ElektraInitiative / libelektra

Elektra serves as a universal and secure framework to access configuration settings in a global, hierarchical key database.
https://www.libelektra.org
BSD 3-Clause "New" or "Revised" License
208 stars 123 forks source link

INI with BOM loses first section #1942

Closed markus2330 closed 4 years ago

markus2330 commented 6 years ago

Steps to Reproduce the Problem

kdb mount test.ini user/test ini
echo "\xEF\xBB\xBF[sec]\x0Aa=b" > `kdb file user/test`

Expected Result

That BOM is interpreted like a whitespace (simply ignored) and would not confuse the parser.

kdb ls user/test
#> user/test/sec/a

Actual Result

It seems like BOM+[ confuses the parser so that the section is not recognized.

kdb ls user/test
#> user/test/a
#> user/test/[sec]

System Information

alexsaber commented 5 years ago

Hi! Can you please assign me to this issue? I have picked 3 more ini related problems.

markus2330 commented 5 years ago

Actually this is a generic problem where maybe several parsers will choke. E.g. I quickly tried yajl, which has a similar problem:

kdb mount test.yajl user/test yajl
echo "{\"a\": \"b\"}" > `kdb file user/test` # works
echo "\xEF\xBB\xBF{\"a\": \"b\"}" > `kdb file user/test` # fails

To solve this generically, we could implement a remove/bom in the plugin filecheck (simply stripping the BOM from the file) or simply reject files which have BOM (use the already existing reject/bom feature).

@sanssecours What do you think? Do your storage plugins support BOM?

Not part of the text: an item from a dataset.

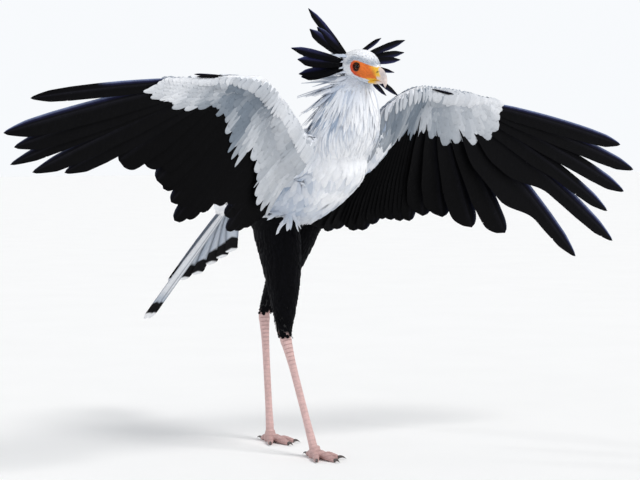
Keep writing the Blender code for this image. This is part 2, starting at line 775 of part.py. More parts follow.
def covert_vanes(wing, feathers):
    vanes = []
    for name, share, lift, setback in COVERT_TIERS:
        for kind, root, angle, length in feathers[1:]:
            lead, trail = COVERT_HALF_WIDTHS[kind]
            reach = setback + share * min(length, COVERT_LONGEST_FEATHER)
            start = root - heading_vector(angle) * setback
            root_lift = lift * COVERT_ROOT_LIFT_SHARE
            vanes.append(wing.vane(name, start, angle, reach, lead, trail, COVERT_OUTLINE, root_lift, lift))
    return vanes


def alula_vanes(wing):
    """Three short feathers that stand on the thumb, along the hand's leading edge."""
    vanes = []
    lead, trail = ALULA_HALF_WIDTHS
    for index in range(ALULA_COUNT):
        root = wing.hand(ALULA_FIRST + ALULA_STEP * index) - Vector((0.0, 0.004))
        angle = wing.hand_angle - math.radians(1.0 + 1.5 * index)
        length = ALULA_LENGTH - ALULA_SHORTER * index
        tip_lift = 0.009 + 0.003 * index
        vanes.append(wing.vane("alula", root, angle, length, lead, trail, BROAD_OUTLINE, 0.004, tip_lift))
    return vanes


def make_wing(side, torso, neck):
    wing = Wing(side)
    item = wing_flesh(wing)
    cut_clear(item, torso)
    cut_clear(item, neck)
    fuse(item, wing_feathers(wing) + alula_vanes(wing))
    return item


# Tail: stations of the core as length, half width and half height, then the feathers

TAIL_CORE_ROWS = ((-0.030, 0.030, 0.028), (0.000, 0.038, 0.032), (0.040, 0.036, 0.026), (0.080, 0.024, 0.014))
TAIL_CORE_RINGS = 5
TAIL_CORE_SIDES = 10
TAIL_OUTLINE = ((0.0, 0.50), (0.45, 0.92), (0.92, 0.88), (1.0, 0.25))
TAIL_HALF_WIDTH = 0.022
TAIL_CENTRAL_HALF_WIDTH = 0.018
TAIL_LAYER = 0.0013
TAIL_SAG = 0.015
TAIL_COVERT_RANKS = 3
TAIL_COVERT_FAN_STEP = math.radians(6.0)
TAIL_COVERT_HALF_WIDTH = 0.019
TAIL_COVERT_LIFT = 0.0095
# Upper and lower tail coverts: the side they lie on, and the length of the longest
TAIL_COVERT_SIDES = ((1.0, 0.150), (-1.0, 0.180))


def tail_pose():
    return Pose(TAIL_ROOT, (0.0, math.cos(TAIL_DROOP), -math.sin(TAIL_DROOP)), UPWARD)


def make_tail(torso):
    pose = tail_pose()
    rings = []
    for place, half_width, half_height in spline_rows(TAIL_CORE_ROWS, TAIL_CORE_RINGS):
        centre = pose.at(place, 0.0, 0.0)
        rings.append(section(centre, pose.side, pose.up, half_width, half_height, TAIL_CORE_SIDES))
    tail = loft("tail", rings, mean_point(rings[0]), mean_point(rings[-1]))
    fuse(tail, tail_vanes(pose))
    cut_clear(tail, torso)
    return tail


def tail_vanes(pose):
    """The long central pair over the graduated outer feathers, and their coverts above and below."""
    vanes = []
    for rank, length in enumerate((TAIL_CENTRAL_LENGTH,) + TAIL_OUTER_LENGTHS):
        for pair, sign in enumerate((1.0, -1.0)):
            turn = TAIL_FAN_STEP * (rank + 0.35) * sign
            direction = pose.forward * math.cos(turn) + pose.side * math.sin(turn)
            layer = TAIL_LAYER * (5.5 - 2.0 * rank - pair)
            root = pose.at(0.030, sign * (0.003 + 0.0030 * rank), layer)
            half_width = TAIL_HALF_WIDTH if rank else TAIL_CENTRAL_HALF_WIDTH
            bend = -TAIL_SAG * length
            vanes.append(plume("rectrix", root, direction, pose.up, length, half_width, TAIL_OUTLINE, bend))
    for rank in range(TAIL_COVERT_RANKS):
        for pair, sign in enumerate((1.0, -1.0)):
            for level, reach in TAIL_COVERT_SIDES:
                turn = TAIL_COVERT_FAN_STEP * (rank + 0.4) * sign
                direction = pose.forward * math.cos(turn) + pose.side * math.sin(turn)
                order = 2.0 * (TAIL_COVERT_RANKS - 1 - rank) + pair
                lift = level * (TAIL_COVERT_LIFT + TAIL_LAYER * order)
                root = pose.at(0.014, sign * (0.006 + 0.007 * rank), lift)
                length = reach - 0.020 * rank
                bend = -TAIL_SAG * length
                vanes.append(plume("tail_covert", root, direction, pose.up, length, TAIL_COVERT_HALF_WIDTH,
                                   TAIL_OUTLINE, bend))
    return vanes


# Legs: stations from hip to ankle as share of the way, half width and half depth

THIGH_ROWS = (
    (0.00, 0.054, 0.072),
    (0.16, 0.054, 0.072),
    (0.36, 0.048, 0.060),
    (0.58, 0.038, 0.045),
    (0.78, 0.027, 0.031),
    (0.93, 0.0185, 0.0205),
    (1.00, 0.0150, 0.0165),
)
THIGH_RINGS = 10
THIGH_SIDES = 16
KNEE_PUSH = 0.016
# The shank from ankle to foot, in the same terms, and the plates down its front
TARSUS_ROWS = (
    (0.00, 0.0120, 0.0125),
    (0.06, 0.0140, 0.0160),
    (0.12, 0.0118, 0.0138),
    (0.30, 0.0088, 0.0108),
    (0.70, 0.0084, 0.0100),
    (0.90, 0.0098, 0.0112),
    (1.00, 0.0118, 0.0125),
)
TARSUS_SIDES = 10
SCUTE_COUNT = 9
SCUTE_START = 0.12
SCUTE_END = 0.92
SCUTE_STEP_SHARE = 0.006
SCUTE_RAISE = 0.0011
# Toes: name, turn from straight ahead towards the midline, length and radius
TOES = (
    ("middle", 0.0, 0.078, 0.0092),
    ("inner", 34.0, 0.056, 0.0086),
    ("outer", -32.0, 0.062, 0.0084),
    ("hind", 176.0, 0.030, 0.0078),
)
TOE_PROFILE = ((0.0, 1.10), (0.22, 1.10), (0.40, 0.90), (0.55, 1.02), (0.80, 0.86), (1.0, 0.64))
TOE_SIDES = 8
TOE_CENTRE_SHARE = 0.82
# The palm from the sole up: height, half width and half length
PALM_ROWS = (
    (0.000, 0.0150, 0.0150),
    (0.010, 0.0170, 0.0175),
    (0.020, 0.0145, 0.0150),
    (0.030, 0.0120, 0.0125),
)
PALM_SIDES = 12
CLAW_PROFILE = ((0.0, 1.0), (0.30, 0.80), (0.60, 0.52), (0.85, 0.24))
CLAW_SIDES = 7
CLAW_WIDTH_SHARE = 0.55
CLAW_DROP = 0.0028
CLAW_LENGTHS = {"middle": 0.021, "inner": 0.022, "outer": 0.018, "hind": 0.022}
TOE_ROOT_REACH = 0.006


def make_thigh(side, torso):
    hip, ankle = HIP_PLACE[side], ANKLE_PLACE[side]
    rings = []
    for place, half_width, half_depth in spline_rows(THIGH_ROWS, THIGH_RINGS):
        push = KNEE_PUSH * math.sin(math.pi * min(place * 1.1, 1.0))
        centre = hip.lerp(ankle, place) + AHEAD * push
        rings.append(section(centre, ACROSS, -AHEAD, half_width, half_depth, THIGH_SIDES))
    thigh = loft("thigh_" + side, rings, hip + UPWARD * 0.012, ankle - UPWARD * 0.005)
    cut_clear(thigh, torso)
    return thigh


def make_tarsus(side, thigh):
    """The bare shank, with a row of raised plates down its front."""
    top = ANKLE_PLACE[side] + Vector((0.0, 0.004, 0.012))
    bottom = FOOT_PLACE[side] + UPWARD * 0.012
    table = np.array(TARSUS_ROWS)
    rings = []
    places = [0.0, 0.04, 0.08]
    plate = (SCUTE_END - SCUTE_START) / SCUTE_COUNT
    for index in range(SCUTE_COUNT):
        start = SCUTE_START + plate * index
        places += [start, start + plate - SCUTE_STEP_SHARE]
    places += [0.93, 1.0]
    pose = Pose(top, bottom - top, AHEAD)
    for index, place in enumerate(places):
        centre = top.lerp(bottom, place)
        half_width = float(np.interp(place, table[:, 0], table[:, 1]))
        half_depth = float(np.interp(place, table[:, 0], table[:, 2]))
        ring = section(centre, pose.side, pose.up, half_width, half_depth, TARSUS_SIDES)
        raised = SCUTE_RAISE if 3 <= index < len(places) - 2 and index % 2 == 0 else 0.0
        for step, point in enumerate(ring):
            outward = (point - centre).normalized()
            ring[step] = point + outward * (raised * max(outward.dot(pose.up), 0.0))
        rings.append(ring)
    tarsus = loft("tarsus_" + side, rings, mean_point(rings[0]), mean_point(rings[-1]))
    cut_clear(tarsus, thigh)
    return tarsus


def toe_direction(side, turn):
    mirror = 1.0 if side == "left" else -1.0
    heading = math.radians(turn * mirror)
    return Vector((-math.sin(heading), -math.cos(heading), 0.0))


def make_toe(side, turn, length, radius):
    """A jointed toe that lies on a flat sole."""
    direction = toe_direction(side, turn)
    start = FOOT_PLACE[side] + direction * TOE_ROOT_REACH
    rings = []
    for place, share in TOE_PROFILE:
        half = radius * share
        height = half * TOE_CENTRE_SHARE + 0.004 * (1.0 - place)
        centre = start + direction * (length * place) + UPWARD * height
        ring = section(centre, direction.cross(UPWARD), UPWARD, half, half, TOE_SIDES)
        for point in ring:
            point.z = max(point.z, FLOOR)
        rings.append(ring)
    return loft("toe", rings, mean_point(rings[0]), mean_point(rings[-1]))


def make_foot(side, tarsus):
    centres = [FOOT_PLACE[side] + UPWARD * row[0] for row in PALM_ROWS]
    half_widths = [row[1] for row in PALM_ROWS]
    half_lengths = [row[2] for row in PALM_ROWS]
    palm = tube("foot_" + side, centres, half_widths, half_lengths, PALM_SIDES, AHEAD)
    toes = [make_toe(side, turn, length, radius) for _, turn, length, radius in TOES]
    fuse(palm, toes)
    cut_clear(palm, tarsus)
    return palm


def make_claw(side, name, turn, length, radius):
    direction = toe_direction(side, turn)
    height = radius * TOE_PROFILE[-1][1] * TOE_CENTRE_SHARE
    base = FOOT_PLACE[side] + direction * (TOE_ROOT_REACH + length + GAP) + UPWARD * height
    reach = CLAW_LENGTHS[name]
    rings = []
    for place, share in CLAW_PROFILE:
        rise = 0.0035 * math.sin(math.pi * place) - 0.0015 * place
        centre = base + direction * (reach * place) + UPWARD * rise
        half = radius * CLAW_WIDTH_SHARE * share
        rings.append(section(centre, direction.cross(UPWARD), UPWARD, half * 0.85, half, CLAW_SIDES))
    tip = base + direction * reach - UPWARD * CLAW_DROP
    return loft("claw_%s_%s" % (side, name), rings, mean_point(rings[0]), tip)


def stand_on_origin(items):
    """Moves the whole bird so that the middle of its base is the origin."""
    corners = np.array([item.matrix_world @ vertex.co for item in items for vertex in item.data.vertices])
    low, high = corners.min(axis=0), corners.max(axis=0)
    shift = Vector((-(low[0] + high[0]) / 2.0, -(low[1] + high[1]) / 2.0, -low[2]))
    for item in items:
        for vertex in item.data.vertices:
            vertex.co += shift


def build():
    clear_scene()
    white = make_material("white_plumage", PLUMAGE_WHITE, 0.85)
    grey = make_material("grey_plumage", PLUMAGE_GREY, 0.85)
    black = make_material("black_plumage", PLUMAGE_BLACK, 0.60)
    face = make_material("face_skin", FACE_ORANGE, 0.55)
    horn = make_material("bill_horn", HORN_GREY, 0.35)
    leg = make_material("leg_skin", LEG_PINK, 0.60)
    claw = make_material("claw_horn", CLAW_DARK, 0.40)
    eye = make_material("eye_glass", EYE_DARK, 0.08)

    torso = make_torso()
    eyes = [make_eye("right", 1.0), make_eye("left", -1.0)]
    head = make_head(eyes)
    neck = make_neck(torso, head)
    upper = make_upper_bill(head)
    lower = make_lower_bill(head, upper)
    items = [finish(torso, grey), finish(neck, white), finish(head, face)]
    items += [finish(upper, horn), finish(lower, horn)] + [finish(item, eye) for item in eyes]
    for side in ("right", "left"):
        items.append(finish(make_wing(side, torso, neck), black))
        thigh = make_thigh(side, torso)
        tarsus = make_tarsus(side, thigh)
        foot = make_foot(side, tarsus)
        items += [finish(thigh, black), finish(tarsus, leg), finish(foot, leg)]
        items += [finish(make_claw(side, *toe), claw) for toe in TOES]
    items.append(finish(make_tail(torso), grey))
    stand_on_origin(items)


build()
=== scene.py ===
"""Looks of the secretary bird: skin, plumage, bill, eyes, claws, floor, lights and camera.

The bird faces -Y and its left side is +X. Lengths are in metres.
"""
import json
import math

import bpy
import numpy as np
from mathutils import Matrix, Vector
from mathutils.bvhtree import BVHTree
from mathutils.kdtree import KDTree

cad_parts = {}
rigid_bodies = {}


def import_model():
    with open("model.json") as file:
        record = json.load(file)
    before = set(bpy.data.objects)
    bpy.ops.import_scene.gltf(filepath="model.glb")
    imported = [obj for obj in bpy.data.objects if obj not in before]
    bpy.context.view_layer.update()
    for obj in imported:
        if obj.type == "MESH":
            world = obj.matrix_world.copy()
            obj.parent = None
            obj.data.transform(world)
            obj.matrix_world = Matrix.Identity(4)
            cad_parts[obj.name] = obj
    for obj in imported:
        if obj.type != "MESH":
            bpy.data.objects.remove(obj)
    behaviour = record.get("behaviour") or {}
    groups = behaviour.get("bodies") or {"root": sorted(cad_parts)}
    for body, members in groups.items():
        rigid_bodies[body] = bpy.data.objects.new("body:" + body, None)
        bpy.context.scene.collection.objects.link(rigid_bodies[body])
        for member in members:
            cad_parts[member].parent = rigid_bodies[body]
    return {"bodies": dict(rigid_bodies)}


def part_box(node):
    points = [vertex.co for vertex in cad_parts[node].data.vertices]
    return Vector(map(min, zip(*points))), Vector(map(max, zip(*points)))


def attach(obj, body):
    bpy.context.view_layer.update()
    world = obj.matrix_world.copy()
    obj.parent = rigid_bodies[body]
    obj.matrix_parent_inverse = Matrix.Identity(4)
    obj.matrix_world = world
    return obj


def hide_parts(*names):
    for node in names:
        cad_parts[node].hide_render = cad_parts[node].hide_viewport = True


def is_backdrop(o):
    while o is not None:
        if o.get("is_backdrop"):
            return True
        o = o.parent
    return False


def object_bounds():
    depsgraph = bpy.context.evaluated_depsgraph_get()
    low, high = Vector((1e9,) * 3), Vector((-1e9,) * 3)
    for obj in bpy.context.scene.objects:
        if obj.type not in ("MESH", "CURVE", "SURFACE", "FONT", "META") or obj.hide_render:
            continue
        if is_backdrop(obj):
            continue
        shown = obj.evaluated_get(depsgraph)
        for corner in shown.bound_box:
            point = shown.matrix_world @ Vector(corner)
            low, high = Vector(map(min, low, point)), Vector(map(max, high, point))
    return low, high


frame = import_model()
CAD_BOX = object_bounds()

ACROSS = np.array([1.0, 0.0, 0.0])
AHEAD = np.array([0.0, -1.0, 0.0])
UPWARD = np.array([0.0, 0.0, 1.0])
SEED = 11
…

sanssecours commented 5 years ago

What do you think?

Rejecting a file with a BOM sounds like a good idea. Stripping the BOM (and maybe re-adding it later) sounds good in theory, but would potentially require communication between the BOM and storage plugin in the set direction.

I think the best solution would be to add the iconv plugin to the backend and convert the data in the get direction into UTF-8 (without BOM) and then back to whatever encoding the file used before. If there was BOM, then iconv should just add it again in the set direction. This way storage plugins could always just assume UTF-8 encoding. For all files that use the proper format (UTF-8 without BOM) the overhead would be minimal, since iconv does not need to change the file content at all.

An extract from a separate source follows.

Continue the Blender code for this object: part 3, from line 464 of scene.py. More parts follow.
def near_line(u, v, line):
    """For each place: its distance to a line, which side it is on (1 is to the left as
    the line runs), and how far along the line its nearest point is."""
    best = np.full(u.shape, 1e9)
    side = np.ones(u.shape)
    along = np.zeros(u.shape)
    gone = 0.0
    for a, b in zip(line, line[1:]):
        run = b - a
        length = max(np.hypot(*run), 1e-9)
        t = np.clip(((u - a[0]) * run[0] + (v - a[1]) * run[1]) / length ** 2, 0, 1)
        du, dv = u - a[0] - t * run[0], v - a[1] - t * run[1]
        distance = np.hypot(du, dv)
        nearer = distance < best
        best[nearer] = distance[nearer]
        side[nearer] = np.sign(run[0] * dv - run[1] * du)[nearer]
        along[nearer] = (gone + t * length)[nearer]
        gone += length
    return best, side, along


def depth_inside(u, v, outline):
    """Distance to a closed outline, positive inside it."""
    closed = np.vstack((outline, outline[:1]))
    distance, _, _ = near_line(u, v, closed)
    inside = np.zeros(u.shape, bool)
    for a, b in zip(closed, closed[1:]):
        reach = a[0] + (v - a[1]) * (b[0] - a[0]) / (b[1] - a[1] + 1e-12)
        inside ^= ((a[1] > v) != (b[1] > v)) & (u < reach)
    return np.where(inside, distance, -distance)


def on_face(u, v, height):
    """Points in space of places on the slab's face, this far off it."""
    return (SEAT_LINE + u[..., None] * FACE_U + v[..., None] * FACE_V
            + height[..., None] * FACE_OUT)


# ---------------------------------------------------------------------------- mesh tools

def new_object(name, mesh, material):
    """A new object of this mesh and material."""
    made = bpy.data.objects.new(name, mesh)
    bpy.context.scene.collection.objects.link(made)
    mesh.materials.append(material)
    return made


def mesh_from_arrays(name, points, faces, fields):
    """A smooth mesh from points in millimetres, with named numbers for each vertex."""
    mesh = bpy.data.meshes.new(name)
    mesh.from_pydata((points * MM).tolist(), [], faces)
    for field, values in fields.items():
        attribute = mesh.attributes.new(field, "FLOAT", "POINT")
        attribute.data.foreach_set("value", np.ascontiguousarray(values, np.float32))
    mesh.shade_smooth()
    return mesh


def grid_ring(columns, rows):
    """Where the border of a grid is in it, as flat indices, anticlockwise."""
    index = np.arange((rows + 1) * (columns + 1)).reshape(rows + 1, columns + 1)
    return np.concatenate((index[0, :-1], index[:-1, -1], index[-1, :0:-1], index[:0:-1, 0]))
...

Do your storage plugins support BOM?

YAML CPP does support BOMs:

kdb mount config.yaml user/tests/yaml yaml
printf "\xEF\xBB\xBFkey: value" > `kdb file user/tests/yaml`
kdb ls user/tests/yaml
#> user/tests/yaml/key

. All other plugins that I wrote do not, as far as I can tell.

markus2330 commented 5 years ago

Yes, I fully agree! To fix this issue here, it is enough if all storage plugins require "filecheck" and we reject all these different malformed files.

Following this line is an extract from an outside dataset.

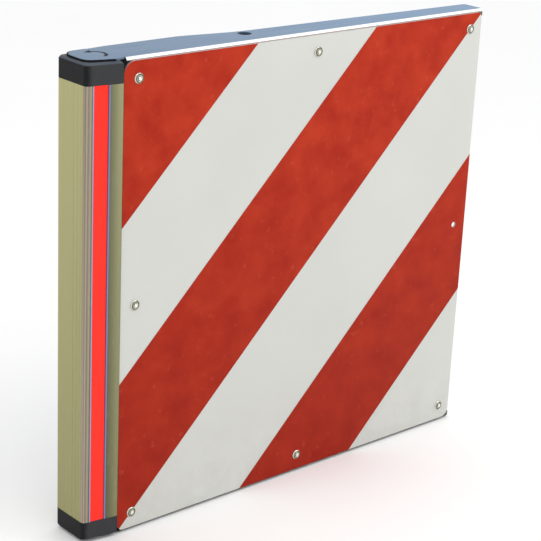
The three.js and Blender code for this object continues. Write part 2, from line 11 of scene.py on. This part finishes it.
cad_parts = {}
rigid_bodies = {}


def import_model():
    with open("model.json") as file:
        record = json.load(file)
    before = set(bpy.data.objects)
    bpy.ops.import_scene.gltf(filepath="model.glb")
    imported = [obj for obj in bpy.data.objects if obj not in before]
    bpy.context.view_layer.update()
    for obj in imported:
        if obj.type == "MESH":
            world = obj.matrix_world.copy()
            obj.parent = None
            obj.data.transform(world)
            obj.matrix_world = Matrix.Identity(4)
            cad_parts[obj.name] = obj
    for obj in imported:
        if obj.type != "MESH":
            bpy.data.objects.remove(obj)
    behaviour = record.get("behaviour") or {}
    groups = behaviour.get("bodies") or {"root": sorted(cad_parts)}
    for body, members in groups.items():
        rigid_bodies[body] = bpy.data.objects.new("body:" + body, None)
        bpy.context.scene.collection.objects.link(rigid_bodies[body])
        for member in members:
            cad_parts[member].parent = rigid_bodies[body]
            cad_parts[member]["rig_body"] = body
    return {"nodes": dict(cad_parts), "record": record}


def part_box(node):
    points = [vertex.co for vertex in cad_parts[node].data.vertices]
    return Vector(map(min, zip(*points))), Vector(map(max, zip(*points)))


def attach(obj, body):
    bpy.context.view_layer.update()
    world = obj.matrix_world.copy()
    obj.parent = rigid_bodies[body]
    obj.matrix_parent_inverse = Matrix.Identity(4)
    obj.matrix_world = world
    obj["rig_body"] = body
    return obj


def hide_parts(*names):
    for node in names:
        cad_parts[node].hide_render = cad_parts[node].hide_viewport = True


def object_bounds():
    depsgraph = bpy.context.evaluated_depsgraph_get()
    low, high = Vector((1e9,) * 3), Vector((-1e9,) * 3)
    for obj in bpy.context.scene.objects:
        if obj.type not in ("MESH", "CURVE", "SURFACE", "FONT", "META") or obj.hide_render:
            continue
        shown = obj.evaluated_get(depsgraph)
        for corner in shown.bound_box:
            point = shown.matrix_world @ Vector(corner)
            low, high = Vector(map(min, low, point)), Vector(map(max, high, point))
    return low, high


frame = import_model()
cad_low, cad_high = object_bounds()

MM = 0.001

# ---- Camera, light and floor ----

AIM = Vector((0.2228, -0.0009, -0.0111))
CAMERA_DISTANCE = 1.5602
CAMERA_AZIMUTH = math.radians(-41.86)
CAMERA_ELEVATION = math.radians(19.85)
CAMERA_ROLL = math.radians(2.74)
CAMERA_LENS = 112.4
CAMERA_CLIP = 0.01

WORLD_COLOUR = (0.99, 0.99, 1.0, 1)
WORLD_STRENGTH = 1.02

# Each light's direction from the aim, its distance, its size and its power.
SOFTBOXES = {
    "key_light": ((0.42, -0.50, 0.76), 1.15, 0.6, 2.7),
    "top_light": ((-0.35, -0.25, 0.90), 1.2, 0.5, 0.9),
    "glint_light": ((-0.04, -0.92, 0.42), 1.3, 0.16, 0.7),
}

FLOOR_HALF = 4.0


def place_camera():
    flat = math.cos(CAMERA_ELEVATION)
    back = Vector((
        math.sin(CAMERA_AZIMUTH) * flat,
        -math.cos(CAMERA_AZIMUTH) * flat,
        math.sin(CAMERA_ELEVATION),
    ))
    data = bpy.data.cameras.new("camera")
    data.lens = CAMERA_LENS
    data.clip_start = CAMERA_CLIP
    camera = bpy.data.objects.new("camera", data)
    bpy.context.scene.collection.objects.link(camera)
    turn = back.to_track_quat("Z", "Y").to_matrix().to_4x4()
    roll = Matrix.Rotation(CAMERA_ROLL, 4, "Z")
    camera.matrix_world = Matrix.Translation(AIM + back * CAMERA_DISTANCE) @ turn @ roll
    bpy.context.scene.camera = camera


def softbox(name, direction, distance, size, power):
    """A square area light that faces the object from a direction."""
    data = bpy.data.lights.new(name, "AREA")
    data.size = size
    data.energy = power
    light = bpy.data.objects.new(name, data)
    bpy.context.scene.collection.objects.link(light)
    towards = Vector(direction).normalized()
    light.location = AIM + towards * distance
    light.rotation_mode = "QUATERNION"
    light.rotation_quaternion = towards.to_track_quat("Z", "Y")


def light_studio():
    world = bpy.data.worlds.new("studio")
    world.use_nodes = True
    background = world.node_tree.nodes["Background"]
    background.inputs["Color"].default_value = WORLD_COLOUR
    background.inputs["Strength"].default_value = WORLD_STRENGTH
    bpy.context.scene.world = world
    bpy.context.scene.view_settings.view_transform = "Standard"
    for name, settings in SOFTBOXES.items():
        softbox(name, *settings)


# ---- Material helpers ----


def add_node(tree, kind, inputs, output=0, **settings):
    """Adds a node, gives its inputs values or links, and returns one output."""
    node = tree.nodes.new(kind)
    for key, value in settings.items():
        setattr(node, key, value)
    for socket, value in inputs.items():
        if isinstance(value, bpy.types.NodeSocket):
            tree.links.new(value, node.inputs[socket])
        else:
            node.inputs[socket].default_value = value
    return node.outputs[output]


def new_material(name, **constants):
    """A material with constant inputs set on its shader, its node tree and its shader."""
    material = bpy.data.materials.new(name + "_look")
    material.use_nodes = True
    tree = material.node_tree
    shader = tree.nodes["Principled BSDF"]
    for key, value in constants.items():
        shader.inputs[key.replace("_", " ")].default_value = value
    return material, tree, shader


def place(tree, scale=(1, 1, 1)):
    """The point's place on the piece in metres, stretched by a scale along each axis."""
    spot = add_node(tree, "ShaderNodeTexCoord", {}, "Object")
    return add_node(tree, "ShaderNodeMapping", {"Vector": spot, "Scale": scale})


def along(tree, axis):
    """The point's place along one of the piece's axes, in metres."""
    return add_node(tree, "ShaderNodeSeparateXYZ", {0: place(tree)}, axis)


def noise(tree, scale, detail=3, roughness=0.5, stretch=(1, 1, 1)):
    """Noise with features about 1 / scale metres across."""
    inputs = {
        "Vector": place(tree, stretch),
        "Scale": scale,
        "Detail": detail,
        "Roughness": roughness,
    }
    return add_node(tree, "ShaderNodeTexNoise", inputs, "Fac")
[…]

Later (if someone really needs config files with BOM or UTF-16) we can introduce a new fileiconv plugin.

@sanssecours Should we only reject BOM or also files with inconsistent line endings or any other setting filecheck has?

@alexsaber To solve the issue, you would add filecheck in infos/needs (in basically all storage plugins) and add /reject/bom (and maybe also check/lineending, depending on @sanssecours) to be default if no config is given for filecheck.

Note: Currently the filecheck plugin always goes over the full content, even if only /reject/bom is active. If we decide that /reject/bom is default, we should optimize this case. This should be trivial.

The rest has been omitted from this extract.